During floor debate, several Republicans fretted that without unlimited Pentagon spending, the Russians, Chinese, or Martians might try something sneaky, or that the US would be unable to support Ukraine’s defense against Russian invasion (as far as we can tell, no Republicans rose to shout, “That’s the point!”). Majority Leader Chuck Schumer (D-New York) said that the defense hawks needn’t worry, and that the debt ceiling bill
does nothing to limit the Senate’s ability to appropriate emergency supplemental funds to ensure our military capabilities are sufficient to deter China, Russia and our other adversaries, and respond to ongoing and growing national security threats, including Russia’s evil ongoing war of aggression against Ukraine.
Schumer added that the bill wouldn’t limit Congress’s ability to pass emergency funding for disaster relief or other needs, either, although he failed to note that Republicans would certainly whine about such expenditures unless their own states were affected.
All told, the Congressional Budget Office estimated the spending caps in the bill would reduce federal spending by $1.5 trillion over the next decade. Reuters rather cheekily adds, “That is below the $3 trillion in deficit reduction, mainly through new taxes, that Biden proposed,” and we say good on you, Reuters.

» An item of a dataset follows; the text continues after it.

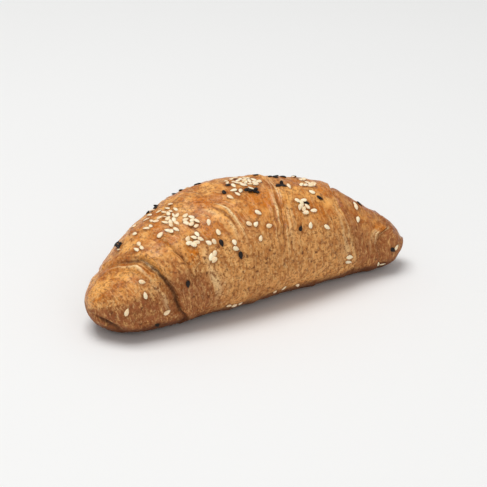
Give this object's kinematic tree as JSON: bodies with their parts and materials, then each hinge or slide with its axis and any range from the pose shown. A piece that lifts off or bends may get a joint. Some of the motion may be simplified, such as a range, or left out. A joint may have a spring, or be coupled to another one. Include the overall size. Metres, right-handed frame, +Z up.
{
  "type": "croissant",
  "caption": "Seeded wholemeal croissant, nearly straight, with a blunt nose, a thin tip, rolled dough folds and white and black sesame seeds on its crust.",
  "frame": {"origin": "middle of the whole thing's footprint, on the surface it lies on", "axes": "+X along the croissant from its blunt nose to its thin tip, +Y towards the outside of its gentle crescent, +Z up"},
  "size_m": [0.155, 0.0647, 0.0513],
  "materials": {
    "baked_crust": null,
    "white_sesame": null,
    "black_sesame": null
  },
  "bodies": {
    "root": {"croissant": "baked_crust", "white_sesame_01": "white_sesame", "white_sesame_02": "white_sesame", "white_sesame_03": "white_sesame", "white_sesame_04": "white_sesame", "white_sesame_05": "white_sesame", "white_sesame_06": "white_sesame", "white_sesame_07": "white_sesame", "white_sesame_08": "white_sesame", "white_sesame_09": "white_sesame", "white_sesame_10": "white_sesame", "white_sesame_11": "white_sesame", "white_sesame_12": "white_sesame", "white_sesame_13": "white_sesame", "white_sesame_14": "white_sesame", "white_sesame_15": "white_sesame", "white_sesame_16": "white_sesame", "white_sesame_17": "white_sesame", "white_sesame_18": "white_sesame", "white_sesame_19": "white_sesame", "white_sesame_20": "white_sesame", "white_sesame_21": "white_sesame", "white_sesame_22": "white_sesame", "white_sesame_23": "white_sesame", "white_sesame_24": "white_sesame", "white_sesame_25": "white_sesame", "white_sesame_26": "white_sesame", "white_sesame_27": "white_sesame", "white_sesame_28": "white_sesame", "white_sesame_29": "white_sesame", "white_sesame_30": "white_sesame", "white_sesame_31": "white_sesame", "white_sesame_32": "white_sesame", "white_sesame_33": "white_sesame", "white_sesame_34": "white_sesame", "white_sesame_35": "white_sesame", "white_sesame_36": "white_sesame", "white_sesame_37": "white_sesame", "black_sesame_01": "black_sesame", "black_sesame_02": "black_sesame", "black_sesame_03": "black_sesame", "black_sesame_04": "black_sesame", "black_sesame_05": "black_sesame", "black_sesame_06": "black_sesame", "black_sesame_07": "black_sesame", "black_sesame_08": "black_sesame", "black_sesame_09": "black_sesame", "black_sesame_10": "black_sesame", "black_sesame_11": "black_sesame", "black_sesame_12": "black_sesame", "black_sesame_13": "black_sesame", "black_sesame_14": "black_sesame", "black_sesame_15": "black_sesame", "black_sesame_16": "black_sesame", "black_sesame_17": "black_sesame", "black_sesame_18": "black_sesame", "black_sesame_19": "black_sesame", "black_sesame_20": "black_sesame", "black_sesame_21": "black_sesame"}
  },
  "joints": []
}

Also, in a coda that gives us at least a satisfied smirk, Fox News reports that in an interview, Joe Manchin (D?-Methane) complained that Republicans were getting too much credit for his personal boondoggle in the bill, the fast-tracking of the Mountain Valley Pipeline. The debt limit agreement forces an end to all regulatory and court challenges to Manchin’s pet project, which he has pushed since it was proposed in 2014, and by golly, Joe Manchin isn’t about to have any Republicans take the focus away from him and the ginormous favor he’s doing for the fossil-fuel industries (of which he’s not only the president, he’s also a client).
What’s the problem here? They’re afraid of who gets credit for it?” Manchin told Fox News Digital. “You know, what we said before — success has many fathers, but failure is an orphan. Well, I guarantee you, I was an orphan there for a long time because I was the only one on the front taking all the spears and everything, taking point on this.”
“But I’m happy to — everyone is happy — to share the success. I think everybody knows how this happened,” the West Virginia senator added. “I mean, my God, for the whole year I’ve had the living crap beat out of me, back and forth and everything.”
Now there’s a man who loves sharing the spotlight, as long as nobody else is right in the center. Manchin also whined that it really pissed him off something fierce that Republicans might get any credit (which he’s happy to share, but not) since it was his hard work and stubborn assholishness that won over or exhausted the White House in negotiations, and where were Republicans the other times he tried to ram through a bunch of fossil fuel projects, huh?
“It’s bulls— because they knew there was not going to be a problem on the Democratic Senate side or the Democrat president and his staff because they were the ones who supported it and got us 40 votes in the Senate when we voted,” Manchin said.
“It was the Republicans that killed us when we voted last time — only got seven votes. And the Republicans have always supported permitting. The only reason they wouldn’t support that is because of the Republicans being upset about the [Inflation Reduction Act]. That’s it. So it got caught in the politics.”
Still, you have to be impressed by the bipartisan outreach, calling Joe Biden a “Democrat president” just like the Fox News analyst he’s destined to become following his Senate career.